2011 was a remarkable year. The Anthropocene concept broke out of the scientific community and into the mainstream. It took on a new significance and meaning in the wider world with potentially profound consequences for how we see our place on Earth.
The concept came of age.
The main events:
- In January 2011, the UK’s Royal Society’s in-house journal, Philosophical Transactions A, published a special issue, The Anthropocene: a new epoch of geological time?
- On 11 May 2011, the Geological Society in London ran an open meeting of the same name.
- Also on 11 May, the Vatican (Pontifical Academy of Sciences)
published a report, Fate of Mountain Glaciers in the Anthropocene
- A week later in Stockholm (16-19 May), a group of Nobel Laureates gathered at the home of the Nobel prizes, the Royal Swedish Academy of Science, for a symposium on global sustainability. The Anthropocene was high on everyone’s lips.
- On 28 May the Economist‘s front cover read: Welcome to the Anthropocene. The magazine ran an editorial and feature on the concept’s power to change our view of ourselves and the planet.

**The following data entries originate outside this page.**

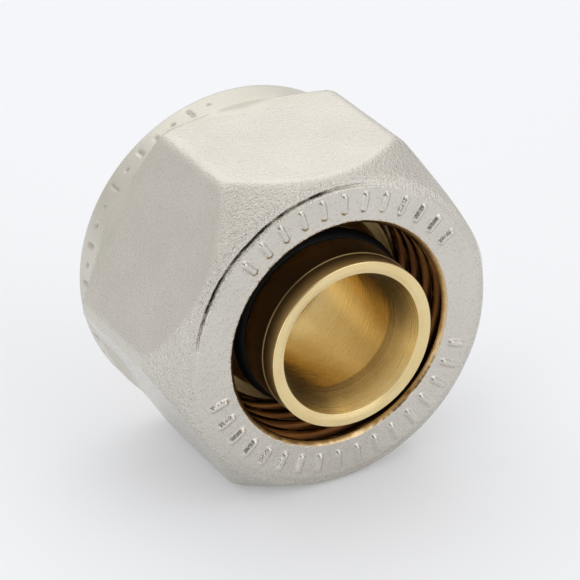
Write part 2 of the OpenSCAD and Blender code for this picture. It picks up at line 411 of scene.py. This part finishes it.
def principled(name, color, metallic, roughness):
    mat = bpy.data.materials.new(name)
    mat.use_nodes = True
    tree = mat.node_tree
    bsdf = tree.nodes["Principled BSDF"]
    bsdf.inputs["Base Color"].default_value = (*color, 1)
    bsdf.inputs["Metallic"].default_value = metallic
    bsdf.inputs["Roughness"].default_value = roughness
    return mat, tree, bsdf


def node(tree, kind, **values):
    n = tree.nodes.new(kind)
    for key, value in values.items():
        if key in n.inputs:
            n.inputs[key].default_value = value
        else:
            setattr(n, key, value)
    return n


def noise_texture(tree, vector, scale, detail=2.0, roughness=0.5):
    n = tree.nodes.new("ShaderNodeTexNoise")
    n.inputs["Scale"].default_value = scale
    n.inputs["Detail"].default_value = detail
    n.inputs["Roughness"].default_value = roughness
    tree.links.new(vector, n.inputs["Vector"])
    return n


def ramp(tree, source, stops):
    n = tree.nodes.new("ShaderNodeValToRGB")
    elements = n.color_ramp.elements
    while len(elements) < len(stops):
        elements.new(0.5)
    for element, (position, color) in zip(elements, stops):
        element.position = position
        element.color = (*color, 1) if len(color) == 3 else color
    tree.links.new(source, n.inputs["Fac"])
    return n


def grey(v):
    return (v, v, v)


def bump(tree, height, strength, distance, normal=None):
    n = tree.nodes.new("ShaderNodeBump")
    n.inputs["Strength"].default_value = strength
    n.inputs["Distance"].default_value = distance
    tree.links.new(height, n.inputs["Height"])
    if normal is not None:
        tree.links.new(normal, n.inputs["Normal"])
    return n


def attribute(tree, name):
    n = tree.nodes.new("ShaderNodeAttribute")
    n.attribute_name = name
    return n.outputs["Fac"]


def mixed(tree, share, a, b, blend="MIX"):
    """The colour a where share is 0 and b where it is 1. Each may be a colour or a socket."""
    n = node(tree, "ShaderNodeMix", data_type="RGBA", blend_type=blend)
    for source, socket in ((share, n.inputs[0]), (a, n.inputs[6]), (b, n.inputs[7])):
        if isinstance(source, (int, float)):
            socket.default_value = source
        elif isinstance(source, tuple):
            socket.default_value = (*source, 1)
        else:
            tree.links.new(source, socket)
    return n.outputs[2]


def nickel(name, light, dark, low_rough, high_rough, fine_bump, coarse_bump, flecks):
    """Blasted and plated metal: the grain attribute sets how coarse the surface is."""
    mat, tree, bsdf = principled(name, light, 1.0, high_rough)
    coords = node(tree, "ShaderNodeTexCoord").outputs["Object"]
    grain_and_glint = attribute(tree, "grain_and_glint")
    fine = noise_texture(tree, coords, 6200, 2.0, 0.6)
    coarse = noise_texture(tree, coords, 3300, 1.0, 0.5)
    cloud = noise_texture(tree, coords, 240, 3.0, 0.5)
    pits = noise_texture(tree, coords, 9000, 1.0, 0.5)
    color = ramp(tree, cloud.outputs["Fac"], [(0.3, dark), (0.7, light)])
    fleck = ramp(tree, pits.outputs["Fac"], [(0.30, grey(1.0)), (0.36, grey(0.0))])
    strength = node(tree, "ShaderNodeMath", operation="MULTIPLY")
    tree.links.new(fleck.outputs["Color"], strength.inputs[0])
    strength.inputs[1].default_value = flecks
    pitted = mixed(tree, strength.outputs[0], color.outputs["Color"], (0.30, 0.28, 0.24))
    # Painted shade: near black in the mouth crevice and in the collar's stamped dents.
    with_painted_shade = mixed(tree, attribute(tree, "painted_shade"), pitted, (0.02, 0.017, 0.013))
    tree.links.new(with_painted_shade, bsdf.inputs["Base Color"])
    rough = ramp(tree, fine.outputs["Fac"], [(0.3, grey(low_rough)), (0.7, grey(high_rough))])
    tree.links.new(rough.outputs["Color"], bsdf.inputs["Roughness"])
    b1 = bump(tree, fine.outputs["Fac"], 1.0, fine_bump)
    b2 = bump(tree, coarse.outputs["Fac"], 1.0, coarse_bump, b1.outputs["Normal"])
    tree.links.new(grain_and_glint, b1.inputs["Strength"])
    tree.links.new(grain_and_glint, b2.inputs["Strength"])
    tree.links.new(b2.outputs["Normal"], bsdf.inputs["Normal"])
    return mat


def tool_marks(tree, coords, scale):
    """Fine rings round the Y axis: noise of depth and radius."""
    split = tree.nodes.new("ShaderNodeSeparateXYZ")
    tree.links.new(coords, split.inputs["Vector"])
    square_x = node(tree, "ShaderNodeMath", operation="MULTIPLY")
    tree.links.new(split.outputs["X"], square_x.inputs[0])
    tree.links.new(split.outputs["X"], square_x.inputs[1])
    square_z = node(tree, "ShaderNodeMath", operation="MULTIPLY")
    tree.links.new(split.outputs["Z"], square_z.inputs[0])
    tree.links.new(split.outputs["Z"], square_z.inputs[1])
    total = node(tree, "ShaderNodeMath", operation="ADD")
    tree.links.new(square_x.outputs[0], total.inputs[0])
    tree.links.new(square_z.outputs[0], total.inputs[1])
    radius = node(tree, "ShaderNodeMath", operation="SQRT")
    tree.links.new(total.outputs[0], radius.inputs[0])
    join = tree.nodes.new("ShaderNodeCombineXYZ")
    tree.links.new(radius.outputs[0], join.inputs["X"])
    tree.links.new(split.outputs["Y"], join.inputs["Y"])
    return noise_texture(tree, join.outputs["Vector"], scale, 3.0, 0.6)


def brass(name, light, dark, roughness, mark_scale, mark_strength, anisotropy=0.0, worn_and_glint=None):
    """Turned brass. Where the grain attribute is 1 the worn colour shows: bare brass on the mouth chamfer,
    and polished thread crests with painted glints.
    """
    mat, tree, bsdf = principled(name, light, 1.0, roughness)
    if anisotropy:
        bsdf.inputs["Anisotropic"].default_value = anisotropy
        bsdf.inputs["Anisotropic Rotation"].default_value = 0.25
        tangent = node(tree, "ShaderNodeTangent", direction_type="RADIAL", axis="Y")
        tree.links.new(tangent.outputs["Tangent"], bsdf.inputs["Tangent"])
    coords = node(tree, "ShaderNodeTexCoord").outputs["Object"]
    cloud = noise_texture(tree, coords, 300, 3.0, 0.6)
    color = ramp(tree, cloud.outputs["Fac"], [(0.3, dark), (0.65, light)]).outputs["Color"]
    if worn_and_glint:
        color = mixed(tree, attribute(tree, "grain_and_glint"), color, worn_and_glint)
    # Painted shade: near black along shaded creases such as the nose's step line.
    color = mixed(tree, attribute(tree, "painted_shade"), color, (0.03, 0.015, 0.006))
    tree.links.new(color, bsdf.inputs["Base Color"])
    marks = tool_marks(tree, coords, mark_scale)
    rough = ramp(tree, marks.outputs["Fac"], [(0.35, grey(roughness * 0.8)), (0.65, grey(roughness * 1.2))])
    tree.links.new(rough.outputs["Color"], bsdf.inputs["Roughness"])
    b1 = bump(tree, marks.outputs["Fac"], mark_strength, 0.00003)
    tree.links.new(b1.outputs["Normal"], bsdf.inputs["Normal"])
    return mat


def rubber():
    mat, tree, bsdf = principled("seal_rubber", (0.006, 0.006, 0.006), 0.0, 0.6)
    bsdf.inputs["Specular IOR Level"].default_value = 0.25
    coords = node(tree, "ShaderNodeTexCoord").outputs["Object"]
    fine = noise_texture(tree, coords, 3000, 2.0)
    rough = ramp(tree, fine.outputs["Fac"], [(0.3, grey(0.52)), (0.7, grey(0.7))])
    tree.links.new(rough.outputs["Color"], bsdf.inputs["Roughness"])
    b1 = bump(tree, fine.outputs["Fac"], 0.2, 0.00003)
    tree.links.new(b1.outputs["Normal"], bsdf.inputs["Normal"])
    return mat


def plastic():
    mat, tree, bsdf = principled("washer_plastic", (0.72, 0.72, 0.68), 0.0, 0.45)
    coords = node(tree, "ShaderNodeTexCoord").outputs["Object"]
    fine = noise_texture(tree, coords, 1500, 2.0)
    color = ramp(tree, fine.outputs["Fac"], [(0.3, (0.68, 0.68, 0.64)), (0.7, (0.76, 0.76, 0.72))])
    tree.links.new(color.outputs["Color"], bsdf.inputs["Base Color"])
    b1 = bump(tree, fine.outputs["Fac"], 0.2, 0.00003)
    tree.links.new(b1.outputs["Normal"], bsdf.inputs["Normal"])
    return mat


mat_forged = nickel("nickel_blasted", (0.665, 0.63, 0.57), (0.62, 0.59, 0.53), low_rough=0.18,
                    high_rough=0.32, fine_bump=0.00016, coarse_bump=0.00014, flecks=0.5)
mat_turned = nickel("nickel_turned", (0.66, 0.63, 0.57), (0.61, 0.58, 0.50), low_rough=0.26,
                    high_rough=0.36, fine_bump=0.00004, coarse_bump=0.00004, flecks=0.15)
# Thread brass: dark for oxide, and darker still as painted shade deep in the thread; its worn colour on the
# crests is polished brass with painted glints.
mat_thread = brass("brass_thread", (0.14, 0.06, 0.017), (0.075, 0.028, 0.01), 0.24, 5000, 0.3,
                   worn_and_glint=(0.70, 0.52, 0.30))
mat_nose = brass("brass_nose", (0.90, 0.66, 0.30), (0.78, 0.54, 0.23), 0.36, 9000, 0.5)
mat_insert = brass("brass_turned", (0.82, 0.66, 0.36), (0.76, 0.59, 0.29), 0.24, 9000, 0.4, anisotropy=0.7)
mat_ring = brass("brass_ring", (0.74, 0.55, 0.29), (0.66, 0.47, 0.22), 0.3, 6000, 0.4)
mat_rubber = rubber()
mat_plastic = plastic()

for mat in (mat_forged, mat_turned, mat_thread):
    nut.data.materials.append(mat)
for mat in (mat_nose, mat_insert):
    insert.data.materials.append(mat)


def dress(name, mat):
    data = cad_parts[name].data
    data.materials.clear()
    data.materials.append(mat)


dress("split_ring", mat_ring)
for name in ("cone_seal", "stem_seal_front", "stem_seal_rear"):
    dress(name, mat_rubber)
dress("dielectric_washer", mat_plastic)

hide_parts("nut")
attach(nut, "nut")
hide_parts("insert")
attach(insert, "insert")

# Floor: it touches the collar's lower edge and the front end of the lowest flat
FLOOR_FRONT = (0.8, -13.5)
FLOOR_REAR = (HEX_END, -COLLAR_R)
floor_tilt = math.atan2(FLOOR_REAR[1] - FLOOR_FRONT[1], FLOOR_REAR[0] - FLOOR_FRONT[0])
floor_half = 1.6
floor_mesh = bpy.data.meshes.new("floor")
floor_corners = [(-floor_half, -floor_half, 0), (floor_half, -floor_half, 0),
                 (floor_half, floor_half, 0), (-floor_half, floor_half, 0)]
floor_mesh.from_pydata(floor_corners, [], [(0, 1, 2, 3)])
floor = link(bpy.data.objects.new("floor", floor_mesh))
floor.location = (0, FLOOR_REAR[0] * MM, FLOOR_REAR[1] * MM)
floor.rotation_euler = (floor_tilt, 0, 0)


def floor_material():
    mat, tree, bsdf = principled("floor", (0.93, 0.94, 0.97), 0.0, 0.7)
    bsdf.inputs["Specular IOR Level"].default_value = 0.2
    out = tree.nodes["Material Output"]
    path = node(tree, "ShaderNodeLightPath")
    emission = node(tree, "ShaderNodeEmission", Color=(0.95, 0.97, 1.0, 1), Strength=1.0)
    seen = node(tree, "ShaderNodeMath", operation="MAXIMUM")
    tree.links.new(path.outputs["Is Camera Ray"], seen.inputs[0])
    tree.links.new(path.outputs["Is Glossy Ray"], seen.inputs[1])
    share = node(tree, "ShaderNodeMath", operation="MULTIPLY")
    share.inputs[1].default_value = 0.2
    tree.links.new(seen.outputs[0], share.inputs[0])
    mix = node(tree, "ShaderNodeMixShader")
    tree.links.new(share.outputs[0], mix.inputs["Fac"])
    tree.links.new(bsdf.outputs["BSDF"], mix.inputs[1])
    tree.links.new(emission.outputs["Emission"], mix.inputs[2])
    tree.links.new(mix.outputs["Shader"], out.inputs["Surface"])
    return mat


floor.data.materials.append(floor_material())

# World and lamps
scene = bpy.context.scene
scene.view_settings.view_transform = "Standard"
world = bpy.data.worlds.new("studio")
world.use_nodes = True
scene.world = world
background = world.node_tree.nodes["Background"]
background.inputs["Strength"].default_value = 1.18


def studio():
    """Bright towards the back right, where the window is, and dark where the photographer stands."""
    tree = world.node_tree
    direction = node(tree, "ShaderNodeTexCoord").outputs["Generated"]

    def towards(x, y, z):
        dot = node(tree, "ShaderNodeVectorMath", operation="DOT_PRODUCT")
        tree.links.new(direction, dot.inputs[0])
        dot.inputs[1].default_value = Vector((x, y, z)).normalized()
        scaled = node(tree, "ShaderNodeMath", operation="MULTIPLY_ADD")
        tree.links.new(dot.outputs["Value"], scaled.inputs[0])
        scaled.inputs[1].default_value = 0.5
        scaled.inputs[2].default_value = 0.5
        return scaled.outputs[0]

    window = ramp(tree, towards(0.1, 0.25, 0.96), [(0.0, grey(0.5)), (0.5, (0.60, 0.595, 0.59)),
                                                   (0.75, (0.68, 0.677, 0.673)), (1.0, (0.90, 0.90, 0.90))])
    person = ramp(tree, towards(-0.42, -0.77, 0.48), [(0.94, grey(1.0)), (0.97, grey(0.5)),
                                                      (0.985, grey(0.1))])
    mix = mixed(tree, 1.0, window.outputs["Color"], person.outputs["Color"], "MULTIPLY")
    tree.links.new(mix, background.inputs["Color"])


studio()


def lamp(name, place, target, size, watts, color=(1, 1, 1)):
    data = bpy.data.lights.new(name, "AREA")
    data.shape = "RECTANGLE"
    data.size = size[0]
    data.size_y = size[1]
    data.energy = watts
    data.color = color
    obj = link(bpy.data.objects.new(name, data))
    obj.location = place
    obj.rotation_euler = (Vector(target) - Vector(place)).to_track_quat("-Z", "Y").to_euler()
    return obj


TARGET = (0, 0.006, 0)
lamp("window", (0.15, 0.47, 0.38), TARGET, (0.64, 0.64), 0.45, (1.0, 0.99, 0.98))
lamp("left", (-0.30, -0.17, 0.06), TARGET, (0.20, 0.24), 0.12)
lamp("front", (0.18, -0.36, 0.20), TARGET, (0.34, 0.34), 0.26)

# Camera: the photograph's view, from a fit to the nut's edges
VIEW_AZIMUTH = -28.612
VIEW_ELEVATION = 28.755
VIEW_ROLL = -1.209
VIEW_DISTANCE = 236.616 * MM
VIEW_CENTRE = Vector((-2.5769, 3.3589, 3.1247)) * MM
FOCAL_IN_PIXELS = 3065
FRAME_PIXELS = 580
SENSOR = 36

azimuth = math.radians(VIEW_AZIMUTH)
elevation = math.radians(VIEW_ELEVATION)
back = Vector((math.sin(azimuth) * math.cos(elevation),
               -math.cos(azimuth) * math.cos(elevation),
               math.sin(elevation)))
level_right = Vector((0, 0, 1)).cross(back).normalized()
level_up = back.cross(level_right)
roll = math.radians(VIEW_ROLL)
right = level_right * math.cos(roll) + level_up * math.sin(roll)
up = back.cross(right)
camera_data = bpy.data.cameras.new("camera")
camera_data.sensor_width = SENSOR
camera_data.lens = SENSOR * FOCAL_IN_PIXELS / FRAME_PIXELS
camera_data.clip_start = 0.01
camera = link(bpy.data.objects.new("camera", camera_data))
matrix = Matrix((right, up, back)).transposed().to_4x4()
matrix.translation = VIEW_CENTRE + back * VIEW_DISTANCE
camera.matrix_world = matrix
scene.camera = camera
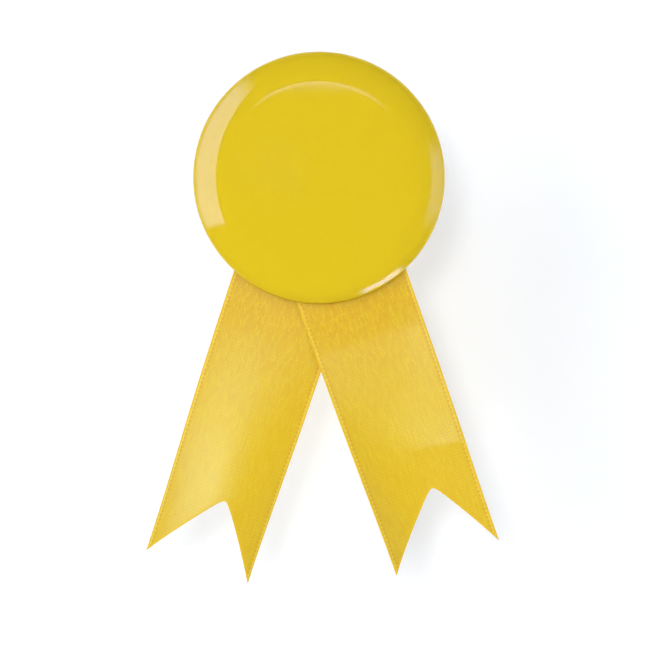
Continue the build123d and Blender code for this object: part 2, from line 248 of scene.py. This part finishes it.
def ribbon_columns(apex):
    """Places across the ribbon: close together at the selvedges and at the notch's apex."""
    half = RIBBON_WIDTH / 2
    edge = [half - s for s in SELVEDGE_STEPS]
    inner = edge[-1]
    count = int(2 * inner / COLUMN_STEP)
    middle = [-inner + 2 * inner * i / count for i in range(1, count)]
    middle = [u for u in middle if abs(u - apex) > APEX_HALF_WIDTH]
    apex_count = int(2 * APEX_HALF_WIDTH / APEX_STEP)
    tip = [apex - APEX_HALF_WIDTH + APEX_STEP * i for i in range(apex_count + 1)]
    return np.array(sorted([-u for u in edge] + middle + tip + edge))


def cut_line(across, tail):
    """How far down the tail the swallowtail cut is."""
    offset = across - tail["apex"]
    reach = np.where(offset < 0, RIBBON_WIDTH / 2 + tail["apex"], RIBBON_WIDTH / 2 - tail["apex"])
    rounded = np.sqrt(offset**2 + APEX_ROUNDING**2) - APEX_ROUNDING
    full = np.sqrt(reach**2 + APEX_ROUNDING**2) - APEX_ROUNDING
    return tail["length"] - tail["notch"] * (1 - rounded / full)


def ribbon_grid(tail):
    """Middle surface of half the ribbon, and each point's places across and along and its way to the cut."""
    middle, across_way, down = flex_line(tail["joint"])
    columns = ribbon_columns(tail["apex"])
    start = -columns * across_way.dot(FOLD_DOWN) / down.dot(FOLD_DOWN)
    end = cut_line(columns, tail)
    share = np.linspace(0, 1, ROWS)[:, None]
    along = start + share * (end - start)
    across = np.broadcast_to(columns, along.shape)
    bend = tail["curl"] * smooth(along, CURL_START, CURL_END) + NEARLY_FLAT
    sideways = np.sin(bend * across) / bend
    forward = tail["shape"](across, along, tail["length"]) + (1 - np.cos(bend * across)) / bend
    points = np.empty(along.shape + (3,))
    for k in range(3):
        points[..., k] = FOLD[k] + MM * (sideways * across_way[k] + along * down[k])
    points[..., 1] = middle.y - MM * forward
    slope = np.gradient(end, columns)
    to_cut = (end - along) / np.sqrt(1 + slope**2)
    return points, across, along, to_cut


def fold_rows(points, tail):
    """Rows that turn from the first row up to the crest of the fold."""
    turns = [pi / 2 * (1 - i / FOLD_STEPS) for i in range(FOLD_STEPS)]
    up = np.array(-FOLD_DOWN)
    rows = []
    for turn in turns:
        row = points[0].copy()
        row += up * FOLD_RADIUS * MM * np.sin(turn)
        row[:, 1] -= tail["fold_side"] * FOLD_RADIUS * MM * (1 - np.cos(turn))
        rows.append(row)
    return np.array(rows)


def surface_normals(points):
    """Normals of a grid, towards the front of a hanging tail."""
    down = np.gradient(points, axis=0)
    across = np.gradient(points, axis=1)
    normals = np.cross(down, across)
    return normals / np.linalg.norm(normals, axis=2)[..., None]


def half_thickness(across, along):
    """Half the ribbon's thickness in millimetres: rounded selvedge, groove and row of weft loops."""
    edge = RIBBON_WIDTH / 2 - np.abs(across)
    plain = RIBBON_THICKNESS / 2 * (0.45 + 0.55 * smooth(edge, 0, 0.15))
    bead = 0.05 * bump(edge, 0.28, 0.14)
    groove = -0.035 * bump(edge, 0.58, 0.1)
    loops = np.clip(np.sin(2 * pi * along / SELVEDGE_PITCH), 0, 1) ** 0.7
    return plain + bead + groove + 0.045 * loops * bump(edge, 0.82, 0.16)


def grid_faces(rows, columns):
    """Faces of a closed sheet made of a front grid and a back grid."""
    index = np.arange(2 * rows * columns).reshape(2, rows, columns)
    front, back = index
    faces = []
    for grid, flip in ((front, True), (back, False)):
        corners = [grid[:-1, :-1], grid[:-1, 1:], grid[1:, 1:], grid[1:, :-1]]
        quads = np.stack([c.ravel() for c in (corners[::-1] if flip else corners)], axis=1)
        faces.append(quads)
    rims = [
        (back[0], front[0]), (front[-1], back[-1]),
        (front[:, 0], back[:, 0]), (back[:, -1], front[:, -1]),
    ]
    for one, other in rims:
        faces.append(np.stack([one[:-1], other[:-1], other[1:], one[1:]], axis=1))
    return np.concatenate(faces)


def make_ribbon(name, tail):
    """Half the ribbon, from the crest of the fold to the swallowtail cut, as one closed sheet."""
    points, across, along, to_cut = ribbon_grid(tail)
    points = np.concatenate([fold_rows(points, tail), points])
    across = np.concatenate([across[:1]] * FOLD_STEPS + [across])
    back_along = along[:1] - FOLD_RADIUS * np.linspace(pi / 2, 0, FOLD_STEPS + 1)[:-1, None]
    along = np.concatenate([back_along, along])
    to_cut = np.concatenate([to_cut[:1]] * FOLD_STEPS + [to_cut])
    offset = surface_normals(points) * (half_thickness(across, along) * MM)[..., None]
    rows, columns = across.shape
    co = np.concatenate([(points + offset).reshape(-1, 3), (points - offset).reshape(-1, 3)])
    mesh = bpy.data.meshes.new(name)
    mesh.from_pydata(co.tolist(), [], grid_faces(rows, columns).tolist())
    uv = np.stack([across.ravel(), along.ravel()], axis=1) / UV_SCALE
    uv = np.concatenate([uv, uv])
    layer = mesh.uv_layers.new(name="weave")
    loops = np.empty(len(mesh.loops), np.int32)
    mesh.loops.foreach_get("vertex_index", loops)
    layer.data.foreach_set("uv", uv[loops].astype(np.float32).ravel())
    cut = mesh.attributes.new("to_cut", "FLOAT", "POINT")
    cut.data.foreach_set("value", np.concatenate([to_cut.ravel()] * 2).astype(np.float32))
    mesh.polygons.foreach_set("use_smooth", [True] * len(mesh.polygons))
    mesh.update()
    ribbon = bpy.data.objects.new(name, mesh)
    bpy.context.scene.collection.objects.link(ribbon)
    return ribbon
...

- A couple of weeks later, also at the Royal Swedish Academy of Sciences, the International Geosphere-Biosphere Programme and partners held a three-day workshop to look at how we navigate the Anthropocene, Planetary Stewardship: solutions for responsible development.
- Throughout May and June the global media discussed the Anthropocene: the Guardian, New York Times, BBC.
- In October, the Dalai Larma held a seminar to discuss the Great Acceleration and the Anthropocene.
- In November, to mark the arrival of number Seven Billion, Globaia launched the Cartography of the Anthropocene – an amazing suite of data visualizations taking us through the Anthropocene.
- December, Hope in the Age of the Man, (New York Times).
- End-of-year reviews brim with references to the Anthropocene, Nature 365, 2011 in review: living in the Anthropocene, Bloomberg Don’t Panic: Earth’s nine threats to humanity.